《自己評価》

 風度の人間学・・・・童門冬二著より

 大体において自分で下す自己評価は世間の相場よりも高いものだから、自分ほどの才能がありながらなぜ世間に認められないのか、上司はなぜ俺を評価しないのか、という思いは、誰もが少なからず持っているものである。私はそれでいいと思う。自分に対する評価は自分がいちばん高く見積もって当然なのだ。
 そこで思い出すのは、

 選ばれてあることの
 恍惚と不安と
 二つわれにあり
 
 という太宰治の文学碑に刻まれた言葉である。
 この碑は太宰の生家がある青森県金木町の芦野公園に建てられているが、言葉は太宰のものではなく、彼の好きだったヴェルレーヌの詩から取っている。
 この詩碑に刻まれていることを私なりに解釈すると『選ばれてあることの恍惚』というのは、自分は優れた人間であると、自分を高く評価していることである。しかし『不安』というのは、そこにまだ自分を高く評価しきれてないものを持っているからであって、自分にはまだどこか足りないところがあるのではないかという謙虚な気持ちを表現しているのだ、と。

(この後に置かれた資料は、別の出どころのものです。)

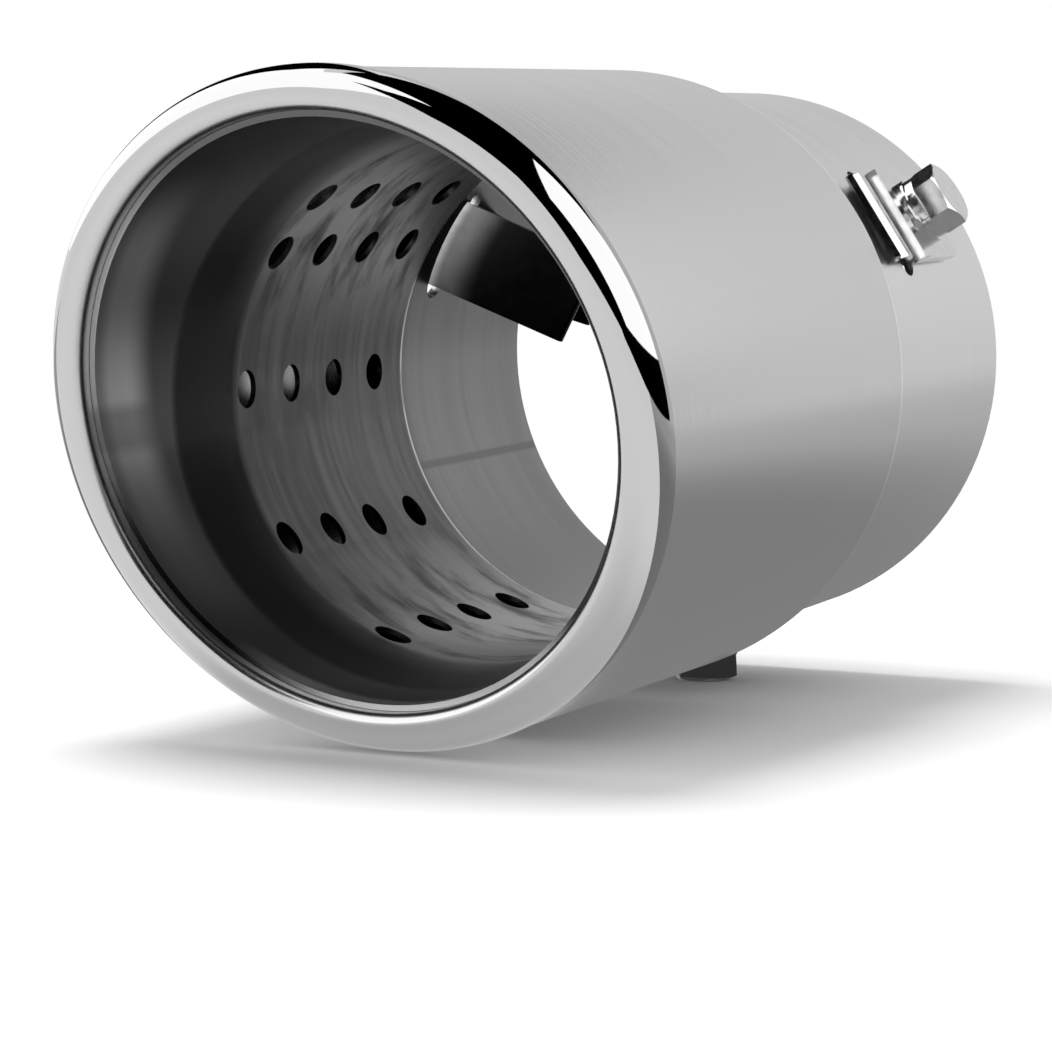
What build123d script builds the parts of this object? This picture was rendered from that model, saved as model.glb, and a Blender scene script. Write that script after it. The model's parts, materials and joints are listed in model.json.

 自分で自分を高く評価することは少しも間違いではない。しかし自分の才能を鼻にかけて自惚れてばかりではいけない。大切なのは自分にも足りないところがあることを自覚して、謙虚さを忘れないことだ。自分を高く評価して、謙虚に生きなさいと、そんな話をしたことがある。

 人事考課制度運用のなかで、上司が部下に対して考課結果をフィードバックする場面がありますが、高い自己評価を下げることは上司にとって実に悩ましいことです。童門先生が書いているように『謙虚さ』が、大切なのだと感じました。